Alors, dans la confusion, nous nous sommes demandés ce qu’il fallait faire : Si nous les expulsions et les renvoyions dans les lycées techniques, nous jetterions par-dessus bord tout ce que nous défendions sur l’importance de la jeunesse et de l’éducation. Cela aurait été une honte.

Ils ont finalement remporté le premier prix des lycées techniques, avec un projet que les jeunes avaient réalisé dans le domaine de la commande numérique par ordinateur, à partir de pièces électroniques mises au rebut, et qui pouvait être exécuté depuis un téléphone portable.

Ensuite, dans la catégorie robotique, ils ont remporté le deuxième prix avec un dirigeable qu’ils avaient construit et qui pouvait voler de manière autonome, en suivant un protocole de communication lié au premier projet de recherche appliquée.

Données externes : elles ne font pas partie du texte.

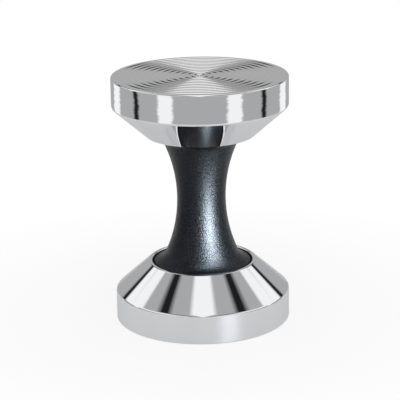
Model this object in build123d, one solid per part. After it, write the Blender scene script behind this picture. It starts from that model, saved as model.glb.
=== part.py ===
from build123d import *

import os
from itertools import pairwise
from math import radians, sqrt, tan

# Espresso tamper with a steel tamping head at each end of a waisted aluminium handle.
# It stands on its flat head, and the rippled head is on top.
# Millimetres. +Z is the axis of symmetry. The origin is the centre of the lower, flat tamping face.
# A threaded rod runs through the handle, two thin nuts clamp it there, and each head screws onto
# one end of it. Threads are plain cylinders at their major diameter.

# Whole object
total_height = 82.4
mid_height = total_height / 2

# Tamping heads, alike but for their faces
head_radius = 29.0
band_height = 9.7
rim_height = 19.65
rim_radius = 17.87
face_edge_round = 0.5
shoulder_round = 0.6
rim_round = 0.45

# Recess in each head that takes the handle's foot
recess_radius = 16.75
recess_floor = 16.8
recess_edge_round = 0.35

# Blind tapped hole in each head
thread_radius = 4.0
thread_clearance = 0.05
hole_countersink = 0.6
hole_bottom = 6.0
drill_tip_angle = 118.0

# Ripples turned into the upper face: rounded crests and grooves with one pitch
ripple_pitch = 2.3
ripple_count = 12
ripple_depth = 0.22

# Rubber ring round each foot: a flat leg under the foot and a lip up its edge
gasket_thickness = 1.0
gasket_leg_inner_radius = 9.6
gasket_lip_inner_radius = 16.11
gasket_outer_radius = 16.7
gasket_lip_top = 19.15
gasket_lip_round = 0.24

# Handle
foot_face = recess_floor + gasket_thickness
foot_radius = 16.08
foot_top = 19.2
foot_edge_round = 0.25
flare_radius = 6.0
waist_radius = 8.07
waist_arc_radius = 45.7
pocket_radius = 8.9
pocket_depth = 8.0
handle_bore_radius = 4.25
pocket_mouth_chamfer = 0.3

# Rod and the fasteners that clamp it in the handle
rod_length = 68.0
rod_end_chamfer = 0.8
washer_outer_radius = 8.0
washer_inner_radius = 4.2
washer_thickness = 1.6
spring_washer_outer_radius = 7.4
spring_washer_inner_radius = 4.1
spring_washer_thickness = 2.0
spring_washer_gap = 0.9
spring_washer_gap_slant = 25.0
nut_across_flats = 13.0
nut_height = 4.0
nut_chamfer_angle = 30.0


def turned(outline, rounds=()):
    """Solid turned about Z from closed edges in the radius-height plane.

    Each round is ((radius, height), size) and softens the outline's corner there.
    """
    section = make_face(outline)
    for corner, size in rounds:
        nearest = section.vertices().sort_by_distance(corner)[0]
        section = fillet(nearest, size)
    return revolve(Plane.XZ * section, axis=Axis.Z)


def straight(*points):
    """Straight edges from point to point."""
    return [Line(a, b) for a, b in pairwise(points)]


def at_upper_end(piece):
    """The same piece turned over, at the upper end of the tamper."""
    return Pos(0, 0, total_height) * Rot(180, 0, 0) * piece


def flat_face():
    """Half section of the flat tamping face."""
    return straight((0, 0), (head_radius, 0))


def ripple_face():
    """Half section of the rippled face: tangent arcs, then a flat land out to the edge."""
    half_wave = ripple_pitch / 2
    mid_depth = ripple_depth / 2
    land_start = ripple_count * ripple_pitch
    edges = [TangentArc((0, 0), (half_wave / 2, mid_depth), tangent=(1, 0))]
    for i in range(2 * ripple_count - 1):
        start = half_wave / 2 + i * half_wave
        peak = ripple_depth if i % 2 == 0 else 0
        edges.append(
            ThreePointArc(
                (start, mid_depth), (start + half_wave / 2, peak), (start + half_wave, mid_depth)
            )
        )
    last = land_start - half_wave / 2
    edges.append(TangentArc((land_start, 0), (last, mid_depth), tangent=(-1, 0)))
    return edges + straight((land_start, 0), (head_radius, 0))


def head(face):
    """Head that stands on its face: band, cone, recess for the foot and blind tapped hole."""
    hole_radius = thread_radius + thread_clearance
    tip_bottom = hole_bottom - hole_radius / tan(radians(drill_tip_angle / 2))
    outline = face + straight(
        (head_radius, 0),
        (head_radius, band_height),
        (rim_radius, rim_height),
        (recess_radius, rim_height),
        (recess_radius, recess_floor),
        (hole_radius + hole_countersink, recess_floor),
        (hole_radius, recess_floor - hole_countersink),
        (hole_radius, hole_bottom),
        (0, tip_bottom),
        (0, 0),
    )
    rounds = [
        ((head_radius, 0), face_edge_round),
        ((head_radius, band_height), shoulder_round),
        ((rim_radius, rim_height), rim_round),
        ((recess_radius, rim_height), recess_edge_round),
    ]
    return turned(outline, rounds)


def flare_geometry():
    """Centre of the foot's flare arc, and the point where it runs into the waist arc."""
    waist_centre_radius = waist_radius + waist_arc_radius
    flare_centre_height = foot_top + flare_radius
    rise = mid_height - flare_centre_height
    reach = sqrt((waist_arc_radius - flare_radius) ** 2 - rise**2)
    flare_centre_radius = waist_centre_radius - reach
    step = flare_radius / (waist_arc_radius - flare_radius)
    join = (flare_centre_radius - reach * step, flare_centre_height - rise * step)
    return (flare_centre_radius, flare_centre_height), join


def handle():
    """Waisted handle, hollow for the rod, with a pocket for a nut and washers at each end."""
    (flare_centre_radius, flare_centre_height), join = flare_geometry()
    bow = flare_centre_radius - foot_radius
    foot_end = (foot_radius, flare_centre_height - sqrt(flare_radius**2 - bow**2))
    pocket_end = foot_face + pocket_depth

    def upper(point):
        return (point[0], total_height - point[1])

    outline = straight(
        (pocket_radius, foot_face),
        (foot_radius, foot_face),
        foot_end,
    )
    outline.append(RadiusArc(foot_end, join, flare_radius))
    outline.append(ThreePointArc(join, (waist_radius, mid_height), upper(join)))
    outline.append(RadiusArc(upper(join), upper(foot_end), flare_radius))
    outline += straight(
        upper(foot_end),
        upper((foot_radius, foot_face)),
        upper((pocket_radius, foot_face)),
        upper((pocket_radius, pocket_end)),
        upper((handle_bore_radius, pocket_end)),
        (handle_bore_radius, pocket_end),
        (pocket_radius, pocket_end),
        (pocket_radius, foot_face),
    )
    rounds = [
        (foot_end, foot_edge_round),
        (upper(foot_end), foot_edge_round),
    ]
    body = turned(outline, rounds)
    mouths = [
        edge
        for edge in body.edges().filter_by(GeomType.CIRCLE)
        if abs(edge.radius - pocket_radius) < 0.01
        and min(abs(edge.center().Z - foot_face), abs(edge.center().Z - upper((0, foot_face))[1])) < 0.01
    ]
    return chamfer(mouths, pocket_mouth_chamfer)


def tie_rod():
    """Threaded rod through the handle, with chamfered ends that stand out into both heads."""
    low = mid_height - rod_length / 2
    high = mid_height + rod_length / 2
    tip_radius = thread_radius - rod_end_chamfer
    return turned(
        straight(
            (0, low),
            (tip_radius, low),
            (thread_radius, low + rod_end_chamfer),
            (thread_radius, high - rod_end_chamfer),
            (tip_radius, high),
            (0, high),
            (0, low),
        )
    )


def plain_ring(inner, outer, low, high):
    """Flat ring between two heights."""
    return turned(straight((inner, low), (outer, low), (outer, high), (inner, high), (inner, low)))


def washer():
    """Plain washer against the lower pocket's floor."""
    top = foot_face + pocket_depth
    return plain_ring(washer_inner_radius, washer_outer_radius, top - washer_thickness, top)


def spring_washer():
    """Flattened split spring washer under the plain one, with its slanted gap."""
    top = foot_face + pocket_depth - washer_thickness
    low = top - spring_washer_thickness
    ring = plain_ring(spring_washer_inner_radius, spring_washer_outer_radius, low, top)
    cutter = Box(2 * spring_washer_outer_radius, spring_washer_gap, 3 * spring_washer_thickness)
    place = Pos(spring_washer_outer_radius, 0, (low + top) / 2)
    return ring - place * Rot(spring_washer_gap_slant, 0, 0) * cutter


def jam_nut():
    """Thin hexagon nut below the spring washer, with chamfered corners."""
    top = foot_face + pocket_depth - washer_thickness - spring_washer_thickness
    low = top - nut_height
    apothem = nut_across_flats / 2
    corner = apothem / sqrt(0.75)
    drop = (corner - apothem) * tan(radians(nut_chamfer_angle))
    blank = extrude(
        Pos(0, 0, low) * RegularPolygon(apothem, 6, major_radius=False), amount=nut_height
    )
    envelope = turned(
        straight(
            (thread_radius + thread_clearance, low),
            (apothem, low),
            (corner, low + drop),
            (corner, top - drop),
            (apothem, top),
            (thread_radius + thread_clearance, top),
            (thread_radius + thread_clearance, low),
        )
    )
    return blank & envelope


def gasket():
    """Rubber ring: a leg between the foot and the recess floor, and a lip up the foot's edge."""
    return turned(
        straight(
            (gasket_leg_inner_radius, recess_floor),
            (gasket_outer_radius, recess_floor),
            (gasket_outer_radius, gasket_lip_top),
            (gasket_lip_inner_radius, gasket_lip_top),
            (gasket_lip_inner_radius, foot_face),
            (gasket_leg_inner_radius, foot_face),
            (gasket_leg_inner_radius, recess_floor),
        ),
        [
            ((gasket_outer_radius, gasket_lip_top), gasket_lip_round),
            ((gasket_lip_inner_radius, gasket_lip_top), gasket_lip_round),
        ],
    )


def build_parts():
    """Every separate piece, by the name of its node."""
    parts = {
        "flat_head": head(flat_face()),
        "ripple_head": at_upper_end(head(ripple_face())),
        "handle": handle(),
        "tie_rod": tie_rod(),
    }
    end_pieces = {
        "washer": washer(),
        "spring_washer": spring_washer(),
        "jam_nut": jam_nut(),
        "foot_gasket": gasket(),
    }
    for name, piece in end_pieces.items():
        parts["lower_" + name] = piece
        parts["upper_" + name] = at_upper_end(piece)
    return parts


os.makedirs("parts", exist_ok=True)
for name, part in build_parts().items():
    export_step(part, f"parts/{name}.step")
    print(f"{name}: {part.volume:.1f} mm3")
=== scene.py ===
# %% [markdown]
# # A double-ended espresso tamper
# Two chromed steel heads, one flat and one rippled, are screwed onto a black waisted handle.
# The CAD model already holds every piece at its real size. This lesson gives the pieces that show a
# smoother skin and a true finish, and lights them the way a shiny object has to be lit.
# The frame is loaded first, because every size and place below is read from it.

# %% Load the fixed frame
from math import asin, atan2, cos, degrees, hypot, pi, radians, sqrt, tan

import bmesh
import bpy
from mathutils import Matrix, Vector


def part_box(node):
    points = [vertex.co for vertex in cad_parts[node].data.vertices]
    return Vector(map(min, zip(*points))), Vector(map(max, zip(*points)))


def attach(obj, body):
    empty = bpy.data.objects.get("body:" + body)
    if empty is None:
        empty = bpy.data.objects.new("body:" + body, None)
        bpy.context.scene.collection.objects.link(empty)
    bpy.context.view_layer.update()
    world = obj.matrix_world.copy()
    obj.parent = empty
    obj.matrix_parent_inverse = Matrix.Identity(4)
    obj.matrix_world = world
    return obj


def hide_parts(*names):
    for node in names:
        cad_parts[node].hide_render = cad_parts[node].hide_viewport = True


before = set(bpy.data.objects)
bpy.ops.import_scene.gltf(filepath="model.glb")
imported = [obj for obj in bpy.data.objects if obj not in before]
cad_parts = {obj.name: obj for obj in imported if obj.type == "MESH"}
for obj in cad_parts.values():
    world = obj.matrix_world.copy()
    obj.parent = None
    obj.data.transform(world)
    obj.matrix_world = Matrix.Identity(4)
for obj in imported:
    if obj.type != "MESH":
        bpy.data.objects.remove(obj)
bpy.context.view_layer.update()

print("nodes:", sorted(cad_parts))

# %% [markdown]
# ## Sizes
# The outer sizes come from the boxes of the CAD nodes. The few that a box can't give, such as the
# height of a shoulder or the depth of a ripple, are the maker's own numbers, in millimetres.
# The shoulder between band and cone is rounded a little more than in the CAD, by 1.0 mm against
# 0.6 mm. Polishing wears such an edge rounder, and the wider round catches the bright line and the
# dark line that a buffed shoulder shows.

# %% Sizes of the heads
MM = 0.001
total_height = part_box("ripple_head")[1].z
head_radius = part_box("flat_head")[1].x
rim_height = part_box("flat_head")[1].z
band_height = 9.7 * MM
rim_radius = 17.87 * MM
recess_radius = 16.75 * MM
recess_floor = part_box("lower_foot_gasket")[0].z
face_edge_round = 0.5 * MM
shoulder_round = 1.0 * MM
rim_round = 0.45 * MM
recess_edge_round = 0.35 * MM
print(f"height {total_height / MM:.2f} mm, head diameter {2 * head_radius / MM:.2f} mm")

# %% Sizes of the ripples, the blind hole and the handle
ripple_pitch = 2.3 * MM
ripple_count = 12
ripple_depth = 0.22 * MM
hole_radius = 4.05 * MM
hole_countersink = 0.6 * MM
hole_bottom = 6.0 * MM
hole_tip_rise = 2.43 * MM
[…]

Aucun prix n’a été remporté dans cette catégorie, mais le projet a été inclus dans le catalogue Inovar. Il s’agissait d’une sonde spatiale suborbitale destinée à rejoindre la stratosphère à l’aide d’un ballon. L’innovation consistait en un protocole pour l’espace lointain utilisant le Wi-Fi.

Quelques années plus tard, n’étant plus dans cette institution, nous avons poursuivi avec enthousiasme au sein d’autres institutions et participé à d’autres concours. Un réseau d’écoles techniques spatiales a présenté une fusée anti-grêle.

La technologie « disruptive » se trouvait dans l’ingénierie. L’un des jeunes ayant participé à ce projet a fondé une start-up, du nom de UA Aerospace. Récemment, il y a environ trois mois, une étape importante a été franchie dans l’histoire de l’Amérique latine : une entreprise privée a lancé une fusée utilisant du carburant liquide, du biodiesel, une première mondiale, devançant les États-Unis d’environ deux semaines pour faire de même.

Certes, nous n’avons pas révolutionné le monde. Mais si je m’adresse à vous aujourd’hui, c’est parce que l’impossible est possible, et parce que les rêves deviennent réalité. Je vous laisse avec une vidéo de l’accomplissement de ce jeune, qui aujourd’hui travaille et aide aussi à former d’autres jeunes. Merci beaucoup.